▶ _Given information_
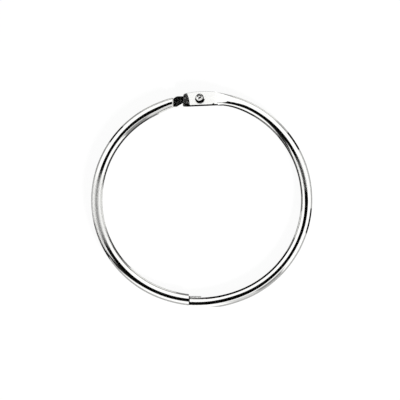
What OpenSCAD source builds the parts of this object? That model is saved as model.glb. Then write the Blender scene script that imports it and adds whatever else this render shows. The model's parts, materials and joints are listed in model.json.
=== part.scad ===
// Hinged binder ring of round steel wire.
// It lies flat: the ring's axis is +Z, the hinge is at +Y, the clasp at -Y, the fork half at +X.
// All sizes are in millimetres.

/* [Wire and bend] */
// Diameter of the round wire
wire_d = 4.4; // [3.8:0.1:5.3]
// Inside diameter to which the fork half is bent
ring_inside_d = 75.8; // [50:0.1:100]
// How much smaller the bend radius of the tongue half is
tongue_bend = 1.1; // [0.5:0.1:1.8]
// Distance across the ring between the two bend centres
centre_gap = 3.4; // [2.6:0.1:4.2]
// How far the bend centre of the tongue half sits below the other one
centre_drop = 0.2; // [0:0.1:0.5]
// Angle before the bottom of the ring at which each half bends less, in degrees
end_angle = 24; // [15:1:35]
// Extra bend radius of the last stretch of the fork half
fork_end_ease = 7.0; // [3:0.5:9]
// Extra bend radius of the last stretch of the tongue half
tongue_end_ease = 4.6; // [2:0.1:6]

/* [Fork] */
// Thickness over both cheeks
fork_t = 3.1; // [2.8:0.05:3.3]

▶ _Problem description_
Look at the material above and copy, word for word, its lines from the first through the one containing "are in millimetres.".

▶ _Exercise result_
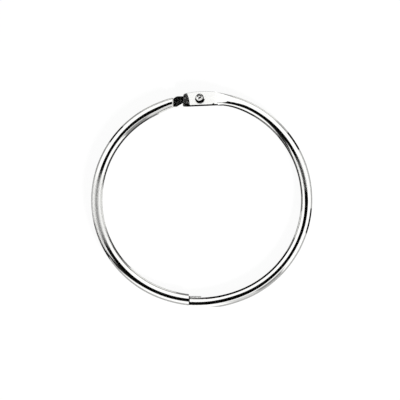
What OpenSCAD source builds the parts of this object? That model is saved as model.glb. Then write the Blender scene script that imports it and adds whatever else this render shows. The model's parts, materials and joints are listed in model.json.
=== part.scad ===
// Hinged binder ring of round steel wire.
// It lies flat: the ring's axis is +Z, the hinge is at +Y, the clasp at -Y, the fork half at +X.
// All sizes are in millimetres.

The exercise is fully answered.